Maeve Steele Whisks Up a Pop Noir Fantasy in ‘Overland’
Photo: Swoon
The retrospective lens suits some as a purposeful creative template but ultimately a distortion of their narrative. A nostalgia placarded by Super8 filters, buoyantly natural looks, and a wardrobe that suits a video effort, and then we move along. For others, it is a dictum of their worth regardless of era, a proclamation that whatever the time period, their voice, their stories, their work will endure. For Maeve Steele, the Los Angeles via Nashville via San Francisco songwriter, her talent for vivid songwriting paired with her old soul approach to vocals—subtle, graceful but pained—supersedes the faux patina of the past, it is classically correct.
While juggling wordplay at Vanderbilt University, Steele was exploring the Nashville songwriter gauntlet before souring on the idea of handing off her songs.

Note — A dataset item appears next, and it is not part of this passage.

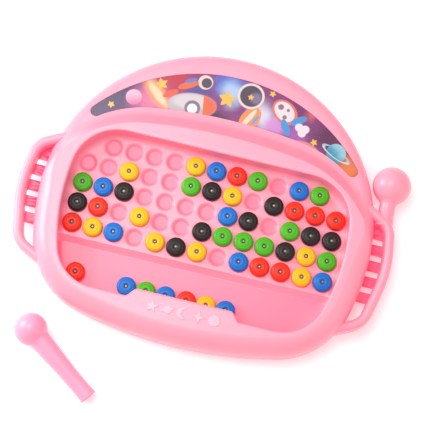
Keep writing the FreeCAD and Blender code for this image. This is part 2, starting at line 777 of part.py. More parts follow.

Experimenting with folk and Americana over the past few years, she has learned to be less precious with her own work, less diary on display, “writing more, doubting less.” The result is her latest EP Overland, a majestic collection of songs she calls a roadmap of LA’s “emotional neighborhoods.”

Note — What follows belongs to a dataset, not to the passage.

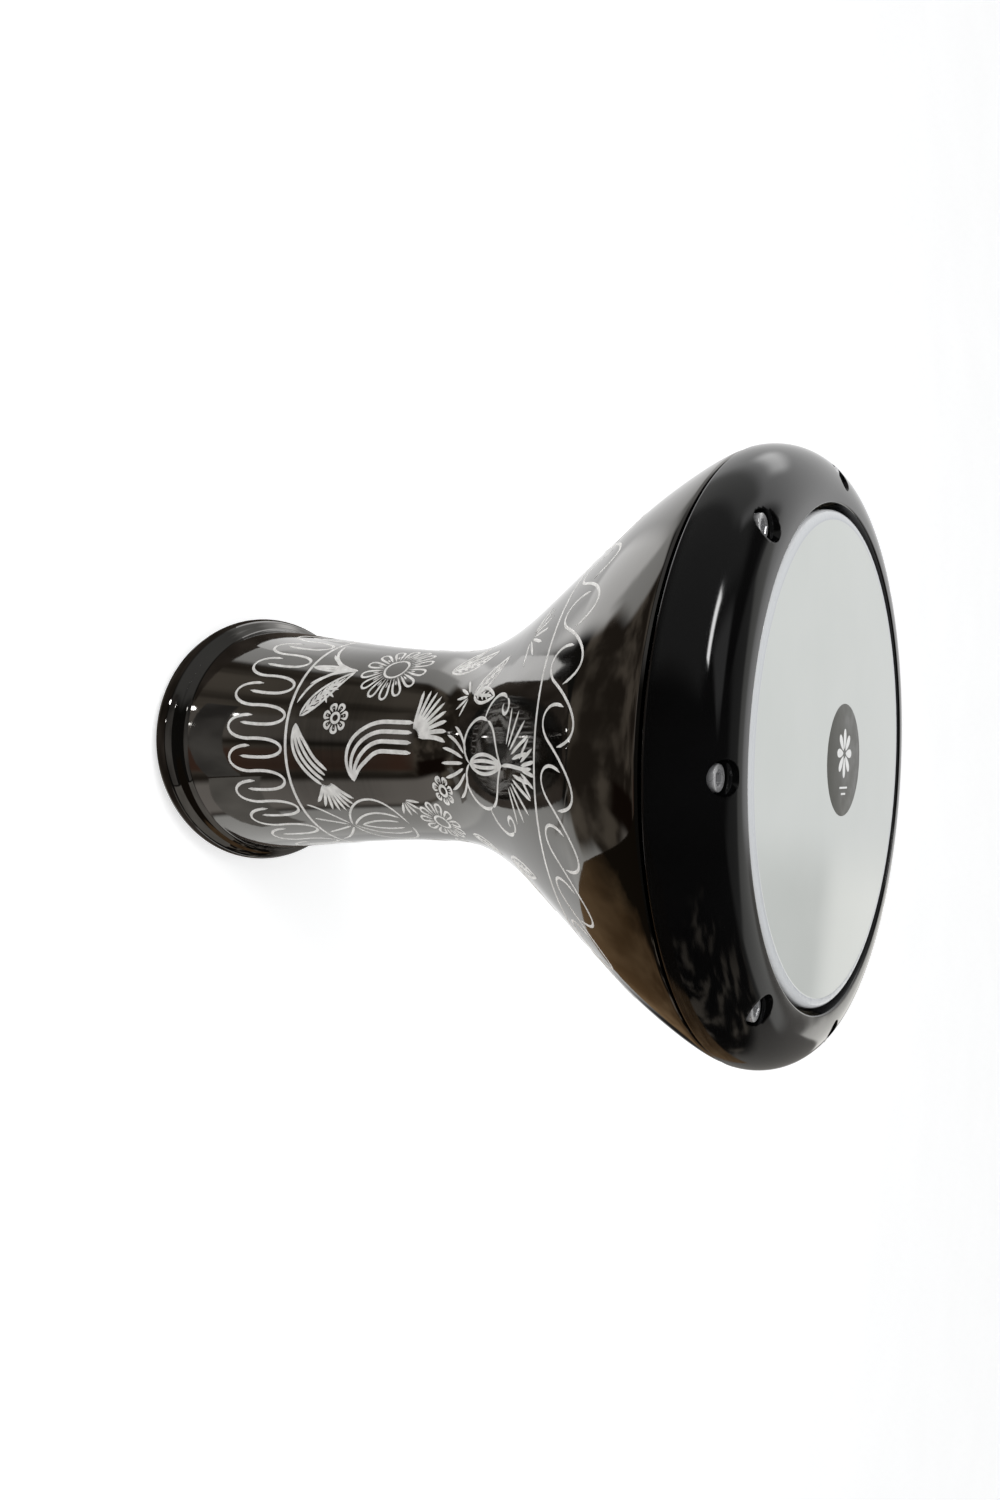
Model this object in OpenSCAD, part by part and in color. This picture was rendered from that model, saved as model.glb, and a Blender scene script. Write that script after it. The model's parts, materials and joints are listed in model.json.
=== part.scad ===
// Goblet drum (darbuka): cast shell, screwed tension ring and a flat tuned head.
// It stands on its foot: the origin is the centre of the foot plane and +Z runs up the axis to the head.

/* [Overall] */
// Height from the foot plane to the lip of the tension ring
drum_h = 430; // [415:1:450]
// Outer diameter of the tension ring
ring_d = 280; // [278:1:284]
// Outer diameter of the foot bead
foot_d = 182; // [176:1:190]
// Outer diameter of the neck at its narrowest
neck_d = 116.6; // [110:0.2:124]

/* [Shell] */
// Height of the rounded bead around the foot
bead_h = 26; // [22:1:30]
// How far the bead stands out of the foot flare
bead_out = 8; // [5:0.5:10]
// Diameter of the flare where it leaves the bead
flare_d = 163.2; // [158:0.2:168]
// Inward slope of the flare above the bead, radius per unit of height
flare_slope = 0.17; // [0.12:0.01:0.22]
// Height of the narrowest point of the neck
waist_z = 219.5; // [205:0.5:232]
// Height at which the bowl becomes a straight cone
cone_z = 302; // [295:1:310]
// Diameter of the bowl at that height
cone_d = 174.4; // [168:0.2:180]
// Height at which the cone rolls into the shoulder
shoulder_z = 360; // [352:1:366]
// Diameter of the shell at that height
shoulder_d = 244; // [236:0.5:250]
// Wall thickness of the casting
wall = 3.5; // [3:0.25:5]

/* [Head] */
// Thickness of the film
film_t = 0.25; // [0.19:0.01:0.3]
// How far the playing surface lies below the lip of the ring
head_drop = 0.6; // [0.4:0.1:2]
// Radial width of the aluminium hoop
hoop_w = 6.8; // [6:0.1:7]
// Height of the aluminium hoop
hoop_h = 8; // [6:0.5:10]
// Diameter of the round badge on the film
badge_d = 51; // [30:1:60]
// Distance from the drum's axis to the badge's centre
badge_offset = 5; // [0:0.5:12]

/* [Tension ring] */
// Bore of the ring's lip
lip_d = 224; // [223:0.5:226]
// Radius of the ring's rolled shoulder
ring_roll = 25; // [22:0.5:26]
// Depth of the ledge that presses on the hoop, below the lip
seat_depth = 13.5; // [12:0.5:15]
// Gap between the ring and the shell with the head in tune
tuning_gap = 0.9; // [0.5:0.1:2]

/* [Tension screws] */
// Number of screws
screw_count = 8; // [6:1:8]
// Diameter of the screw circle
screw_circle_d = 251; // [250:0.5:252]
// Angle of the first screw from +X
screw_phase = 3.4; // [0:0.1:45]
// Nominal diameter of the screws
screw_d = 6; // [5:0.5:6]
// Length of the screws under the head
screw_l = 30; // [26:1:32]
// Diameter of the recess round each screw's head
recess_d = 12.6; // [12.2:0.1:13.5]
// Depth of the recess's floor, below the lip
recess_depth = 12.4; // [11:0.1:13]

/* [Hidden] */

$fn = 120;
curve_steps = 16;
arc_steps = 8;
// Clearance where two pieces of different bodies meet face to face
touch = 0.05;

foot_r = foot_d / 2;
flare_r = flare_d / 2;
bead_r = foot_r - bead_out;
valley_z = bead_h + 5.5;
bead_end = 70;
neck_r = neck_d / 2;
cone_r = cone_d / 2;
shoulder_r = shoulder_d / 2;
cone_slope = (shoulder_r - cone_r) / (shoulder_z - cone_z);

ring_r = ring_d / 2;
lip_r = lip_d / 2;
roll_r = ring_r - ring_roll;
roll_z = drum_h - ring_roll;
ring_back_z = roll_z - 1.6;
flange_z = ring_back_z - tuning_gap;
flange_r = ring_r - 0.6;
flange_edge = 1.2;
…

Like all smart writers, she turns a place into a character, and the result is improbably excellent for such a young artist; yes riddled with singer-songwriter lineage references, but Steele’s full, raspy adjacent voice escapes the creative posturing that belittles most retro efforts and instead allows for a joyful contrast that makes it her own. Starting with "Riptide," a punchy rhythm and slight off-tune melody allow for a wonderful dancing cadence, resonating in a wonderful chorus. "Red Wine Teeth" begins coyishly, hinting at pop but drifts into a lackadaisical, light-flowing tune that fills the ears like warm daylight at dawn. "Sweet Talking" is a proper FM radio track, emotive and angsty with delicate but haunting lyrics that always deserve a moody love interest. "Refuge" is a layered, collection of sounds that resolve into a dulcet but dark melody, punctuated by slide guitar and strings. The closing effort "Slow Down" lends credence to her pop-noir moniker, a song that is searching, charming in its tone but also punctuated with moody pianos that feel ominous before dancing back into a slow-spoken chorus.
Yes, the past is guiding, a collective verse wanting to be sung but the power of Steele’s work is the admission that prior eras influenced but don’t own the narrative. Her music has the timelessness many seek, without the cliches most become riddled with.